>> START DATA EXTRACT

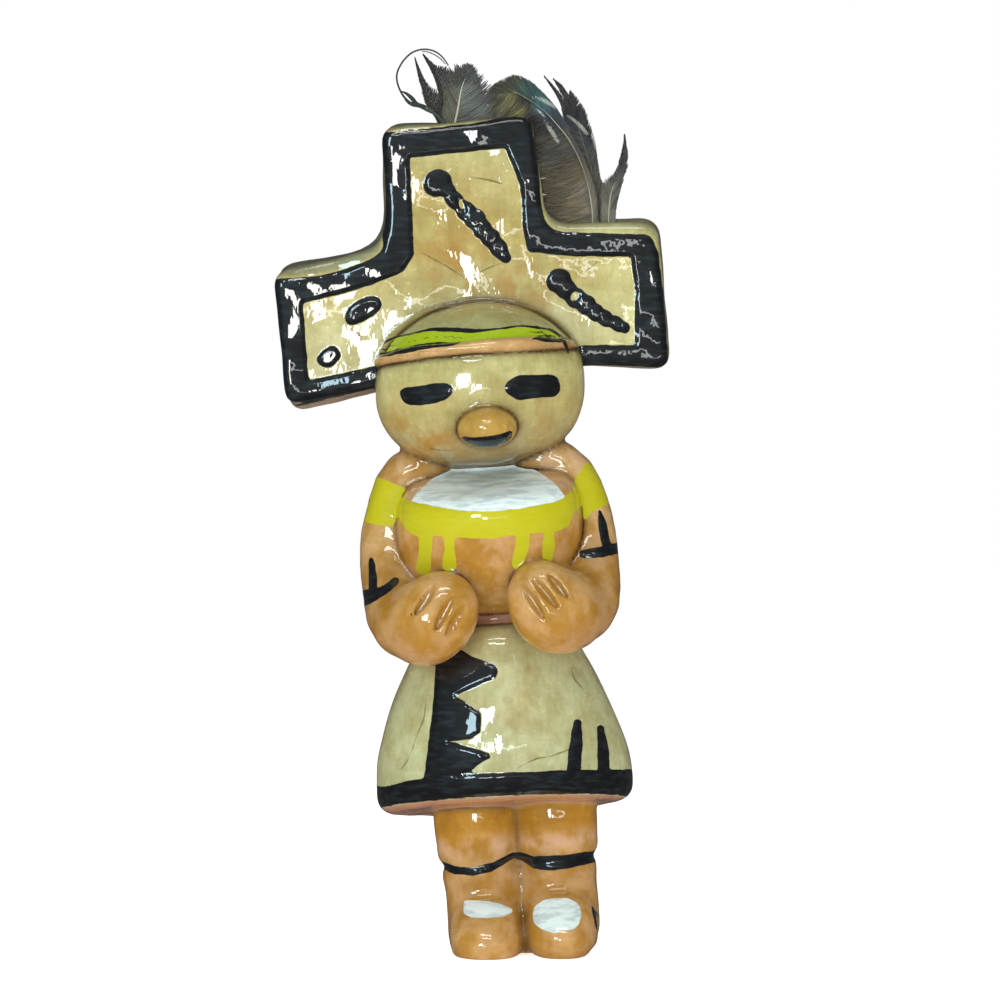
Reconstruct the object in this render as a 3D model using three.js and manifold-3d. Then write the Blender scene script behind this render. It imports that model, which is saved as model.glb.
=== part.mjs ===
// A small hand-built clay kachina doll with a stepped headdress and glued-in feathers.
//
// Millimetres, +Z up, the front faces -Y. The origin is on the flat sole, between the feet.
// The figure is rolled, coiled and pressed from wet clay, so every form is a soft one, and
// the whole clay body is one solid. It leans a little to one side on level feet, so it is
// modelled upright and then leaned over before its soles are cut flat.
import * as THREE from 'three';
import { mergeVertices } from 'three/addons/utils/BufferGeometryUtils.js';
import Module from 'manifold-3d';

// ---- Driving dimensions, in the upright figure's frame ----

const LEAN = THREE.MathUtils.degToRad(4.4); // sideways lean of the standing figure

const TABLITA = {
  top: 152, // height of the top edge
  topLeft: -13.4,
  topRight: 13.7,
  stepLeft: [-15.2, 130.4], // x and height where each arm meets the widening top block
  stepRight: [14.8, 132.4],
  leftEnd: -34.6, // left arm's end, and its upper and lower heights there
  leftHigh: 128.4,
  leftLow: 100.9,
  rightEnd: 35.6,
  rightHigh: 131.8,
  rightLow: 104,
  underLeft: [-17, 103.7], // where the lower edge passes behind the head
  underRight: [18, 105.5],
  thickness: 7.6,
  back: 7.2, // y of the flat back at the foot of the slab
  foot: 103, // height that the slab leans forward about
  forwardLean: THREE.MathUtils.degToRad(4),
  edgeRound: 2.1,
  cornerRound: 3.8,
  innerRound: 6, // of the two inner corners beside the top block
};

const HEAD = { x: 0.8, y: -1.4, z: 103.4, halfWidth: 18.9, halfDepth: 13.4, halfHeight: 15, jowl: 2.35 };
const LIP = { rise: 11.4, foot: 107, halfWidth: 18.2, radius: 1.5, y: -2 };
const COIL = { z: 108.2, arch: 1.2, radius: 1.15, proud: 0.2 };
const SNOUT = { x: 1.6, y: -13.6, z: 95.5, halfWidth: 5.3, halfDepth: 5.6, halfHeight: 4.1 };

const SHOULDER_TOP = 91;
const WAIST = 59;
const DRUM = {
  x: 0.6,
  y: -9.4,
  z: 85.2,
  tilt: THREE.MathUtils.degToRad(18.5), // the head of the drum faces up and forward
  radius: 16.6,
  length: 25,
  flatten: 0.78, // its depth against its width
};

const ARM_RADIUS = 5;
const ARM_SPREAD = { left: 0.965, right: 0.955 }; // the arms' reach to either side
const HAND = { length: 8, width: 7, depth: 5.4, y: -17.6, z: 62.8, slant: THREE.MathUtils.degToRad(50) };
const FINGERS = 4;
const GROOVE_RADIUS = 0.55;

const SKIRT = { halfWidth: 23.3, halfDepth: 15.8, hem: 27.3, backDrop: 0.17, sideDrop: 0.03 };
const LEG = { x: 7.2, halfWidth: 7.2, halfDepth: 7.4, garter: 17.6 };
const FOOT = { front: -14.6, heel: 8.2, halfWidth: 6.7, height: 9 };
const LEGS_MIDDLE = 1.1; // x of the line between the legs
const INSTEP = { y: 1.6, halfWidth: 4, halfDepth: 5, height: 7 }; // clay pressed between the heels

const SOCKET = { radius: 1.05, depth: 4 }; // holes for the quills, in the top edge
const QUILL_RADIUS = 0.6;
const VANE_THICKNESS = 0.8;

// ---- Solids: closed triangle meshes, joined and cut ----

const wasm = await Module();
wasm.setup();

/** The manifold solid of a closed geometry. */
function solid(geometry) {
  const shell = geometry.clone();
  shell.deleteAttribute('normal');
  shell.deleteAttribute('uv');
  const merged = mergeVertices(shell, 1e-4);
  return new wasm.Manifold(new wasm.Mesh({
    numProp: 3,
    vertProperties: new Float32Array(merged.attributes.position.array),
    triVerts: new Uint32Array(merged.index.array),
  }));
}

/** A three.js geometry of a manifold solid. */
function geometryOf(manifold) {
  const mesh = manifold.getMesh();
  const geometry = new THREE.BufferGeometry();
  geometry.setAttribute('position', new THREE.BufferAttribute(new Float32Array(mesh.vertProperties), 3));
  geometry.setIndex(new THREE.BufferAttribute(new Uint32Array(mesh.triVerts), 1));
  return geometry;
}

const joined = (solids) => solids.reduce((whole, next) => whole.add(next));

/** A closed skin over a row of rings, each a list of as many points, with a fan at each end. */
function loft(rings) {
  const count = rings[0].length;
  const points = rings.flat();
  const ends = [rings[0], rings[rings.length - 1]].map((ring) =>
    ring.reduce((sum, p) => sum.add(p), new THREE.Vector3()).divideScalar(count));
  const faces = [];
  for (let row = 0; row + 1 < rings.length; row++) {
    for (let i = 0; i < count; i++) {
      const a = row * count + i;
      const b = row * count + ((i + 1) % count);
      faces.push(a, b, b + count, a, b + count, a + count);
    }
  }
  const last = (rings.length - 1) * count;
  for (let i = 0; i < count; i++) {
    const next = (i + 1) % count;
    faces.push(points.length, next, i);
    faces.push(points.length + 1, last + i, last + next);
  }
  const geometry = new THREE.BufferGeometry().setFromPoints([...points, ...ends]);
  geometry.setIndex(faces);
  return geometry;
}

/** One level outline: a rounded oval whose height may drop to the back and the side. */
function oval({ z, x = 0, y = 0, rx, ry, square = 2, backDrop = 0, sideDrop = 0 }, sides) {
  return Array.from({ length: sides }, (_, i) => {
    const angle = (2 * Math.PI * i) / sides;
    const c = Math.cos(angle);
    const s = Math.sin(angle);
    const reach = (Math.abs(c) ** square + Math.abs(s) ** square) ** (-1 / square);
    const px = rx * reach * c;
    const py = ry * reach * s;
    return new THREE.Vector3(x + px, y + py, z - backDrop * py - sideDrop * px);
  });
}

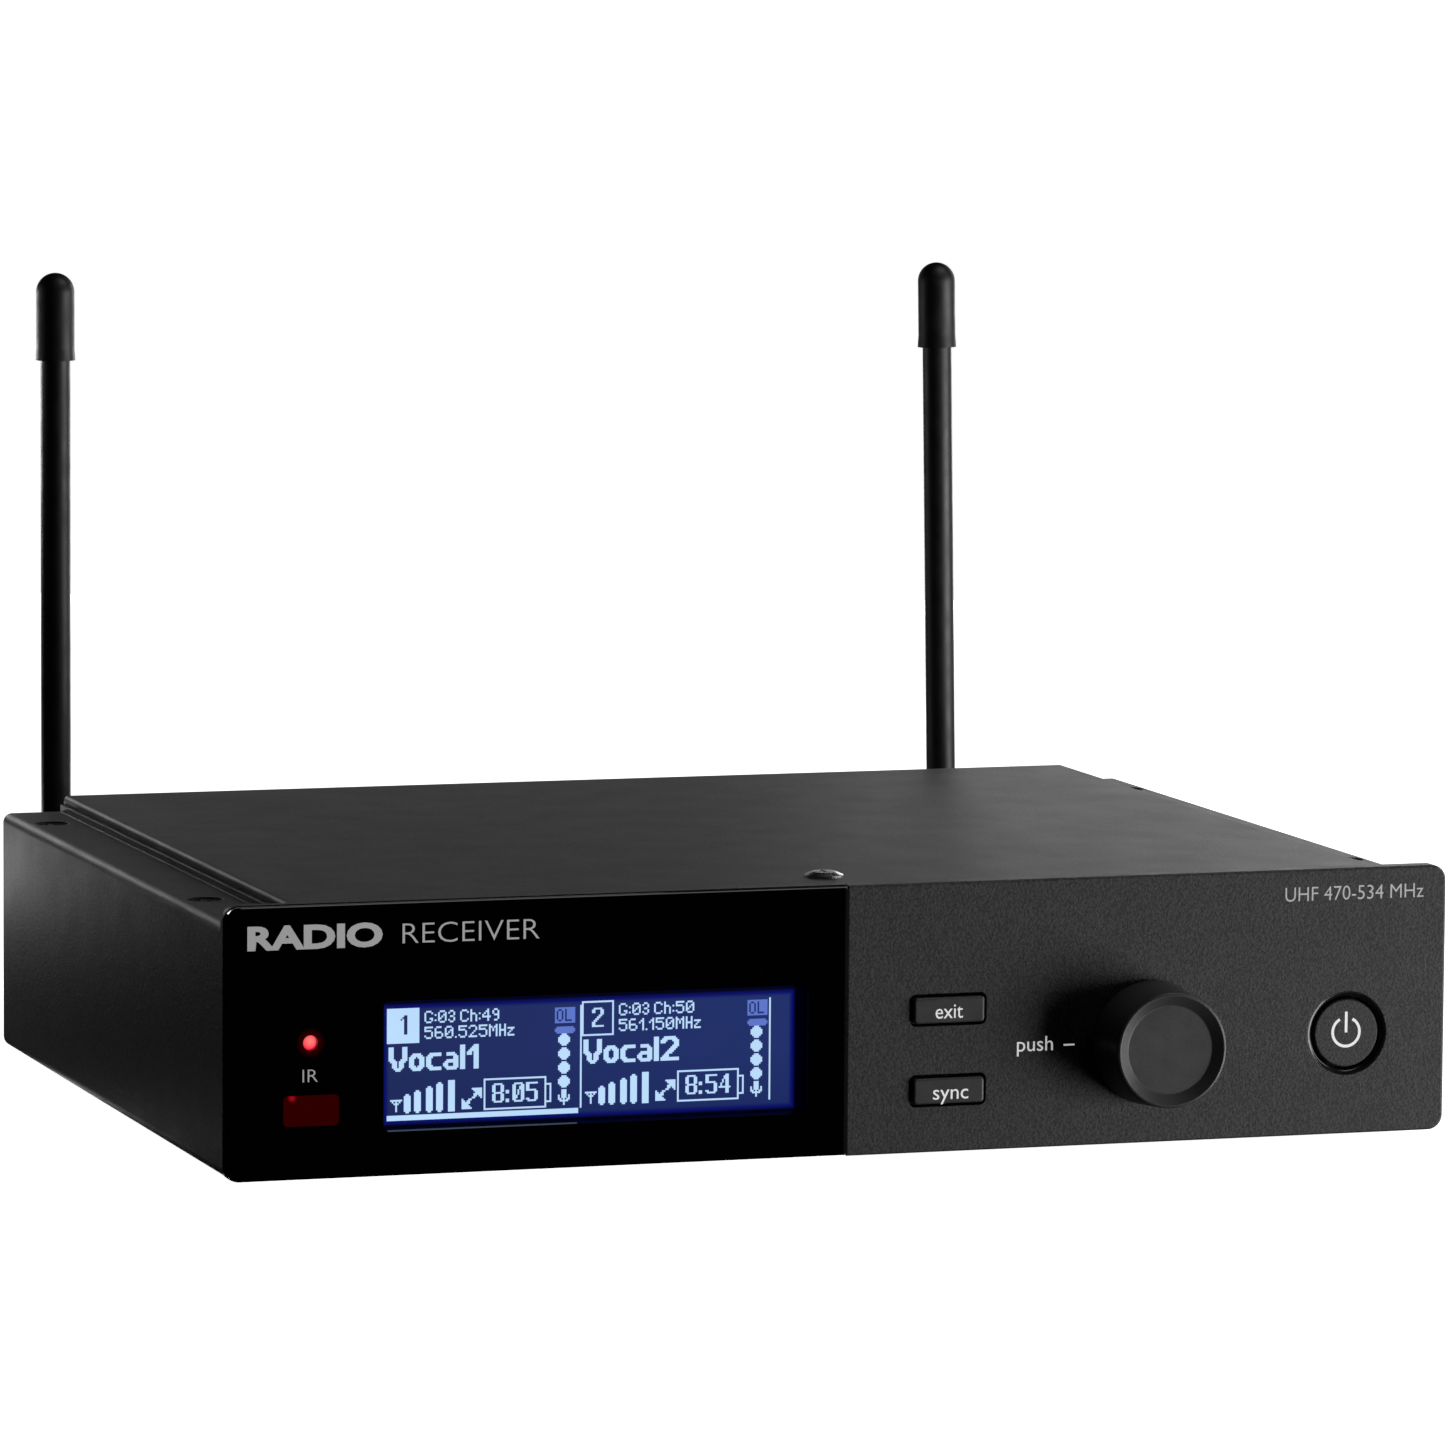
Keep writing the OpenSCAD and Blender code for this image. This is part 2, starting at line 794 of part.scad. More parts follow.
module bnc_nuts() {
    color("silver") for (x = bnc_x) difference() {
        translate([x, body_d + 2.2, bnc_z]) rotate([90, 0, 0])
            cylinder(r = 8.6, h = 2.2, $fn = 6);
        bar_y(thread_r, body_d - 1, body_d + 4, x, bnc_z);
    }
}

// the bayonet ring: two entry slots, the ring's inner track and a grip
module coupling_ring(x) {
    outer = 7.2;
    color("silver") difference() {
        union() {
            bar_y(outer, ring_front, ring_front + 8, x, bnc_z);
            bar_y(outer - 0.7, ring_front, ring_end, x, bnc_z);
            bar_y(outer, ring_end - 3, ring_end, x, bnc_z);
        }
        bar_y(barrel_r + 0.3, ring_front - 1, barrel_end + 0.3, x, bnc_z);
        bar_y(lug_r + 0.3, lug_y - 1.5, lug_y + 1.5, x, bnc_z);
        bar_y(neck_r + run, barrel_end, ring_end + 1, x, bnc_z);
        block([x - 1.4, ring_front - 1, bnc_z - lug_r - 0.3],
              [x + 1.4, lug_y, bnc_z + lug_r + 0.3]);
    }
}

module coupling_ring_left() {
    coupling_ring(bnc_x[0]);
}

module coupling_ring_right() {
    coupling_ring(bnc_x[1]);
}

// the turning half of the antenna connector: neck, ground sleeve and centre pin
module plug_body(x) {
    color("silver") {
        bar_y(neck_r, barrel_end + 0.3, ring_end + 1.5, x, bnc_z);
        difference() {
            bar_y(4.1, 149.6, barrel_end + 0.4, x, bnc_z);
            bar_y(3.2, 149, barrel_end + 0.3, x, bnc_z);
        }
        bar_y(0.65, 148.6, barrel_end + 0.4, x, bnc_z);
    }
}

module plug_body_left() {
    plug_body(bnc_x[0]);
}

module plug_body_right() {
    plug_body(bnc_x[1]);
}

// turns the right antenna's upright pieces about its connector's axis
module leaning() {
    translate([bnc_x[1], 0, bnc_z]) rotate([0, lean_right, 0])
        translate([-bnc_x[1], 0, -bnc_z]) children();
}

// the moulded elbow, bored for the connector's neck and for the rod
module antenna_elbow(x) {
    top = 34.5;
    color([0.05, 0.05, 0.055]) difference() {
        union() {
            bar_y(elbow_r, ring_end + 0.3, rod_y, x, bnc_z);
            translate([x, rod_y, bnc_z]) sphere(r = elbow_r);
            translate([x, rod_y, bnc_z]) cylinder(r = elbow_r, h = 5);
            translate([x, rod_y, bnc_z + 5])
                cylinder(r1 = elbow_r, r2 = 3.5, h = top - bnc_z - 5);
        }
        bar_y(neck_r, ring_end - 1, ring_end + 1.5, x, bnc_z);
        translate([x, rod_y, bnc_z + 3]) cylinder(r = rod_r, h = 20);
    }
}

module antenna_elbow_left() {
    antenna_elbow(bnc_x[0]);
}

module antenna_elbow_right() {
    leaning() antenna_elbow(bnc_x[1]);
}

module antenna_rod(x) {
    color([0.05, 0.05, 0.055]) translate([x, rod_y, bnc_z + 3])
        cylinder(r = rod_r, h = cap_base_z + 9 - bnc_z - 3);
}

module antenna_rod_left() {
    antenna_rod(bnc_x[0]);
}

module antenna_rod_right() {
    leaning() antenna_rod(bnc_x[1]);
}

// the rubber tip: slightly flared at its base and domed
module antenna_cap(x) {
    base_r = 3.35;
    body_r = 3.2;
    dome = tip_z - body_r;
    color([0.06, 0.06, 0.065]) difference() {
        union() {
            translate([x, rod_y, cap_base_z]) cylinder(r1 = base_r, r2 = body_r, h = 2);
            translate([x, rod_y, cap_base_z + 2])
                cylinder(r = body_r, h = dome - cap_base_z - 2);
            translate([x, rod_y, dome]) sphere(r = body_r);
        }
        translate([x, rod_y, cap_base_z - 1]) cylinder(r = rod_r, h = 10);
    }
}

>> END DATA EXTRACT

WHAT YOU WILL DO
Repeat word for word every line from the start of the entries to the line holding "const LEAN = THREE.MathUtils.degToRad(4.4);", inclusive, and nothing else.

FINAL RESULT
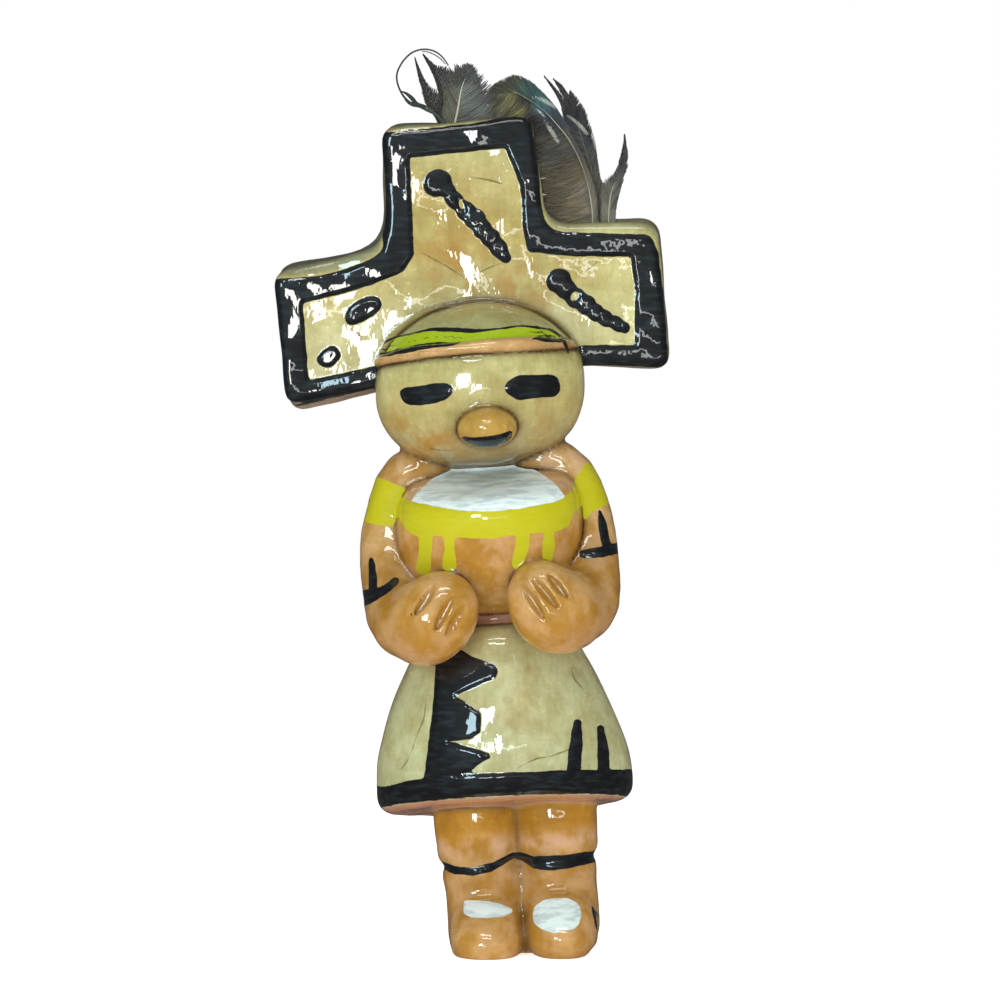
Reconstruct the object in this render as a 3D model using three.js and manifold-3d. Then write the Blender scene script behind this render. It imports that model, which is saved as model.glb.
=== part.mjs ===
// A small hand-built clay kachina doll with a stepped headdress and glued-in feathers.
//
// Millimetres, +Z up, the front faces -Y. The origin is on the flat sole, between the feet.
// The figure is rolled, coiled and pressed from wet clay, so every form is a soft one, and
// the whole clay body is one solid. It leans a little to one side on level feet, so it is
// modelled upright and then leaned over before its soles are cut flat.
import * as THREE from 'three';
import { mergeVertices } from 'three/addons/utils/BufferGeometryUtils.js';
import Module from 'manifold-3d';

// ---- Driving dimensions, in the upright figure's frame ----

const LEAN = THREE.MathUtils.degToRad(4.4); // sideways lean of the standing figure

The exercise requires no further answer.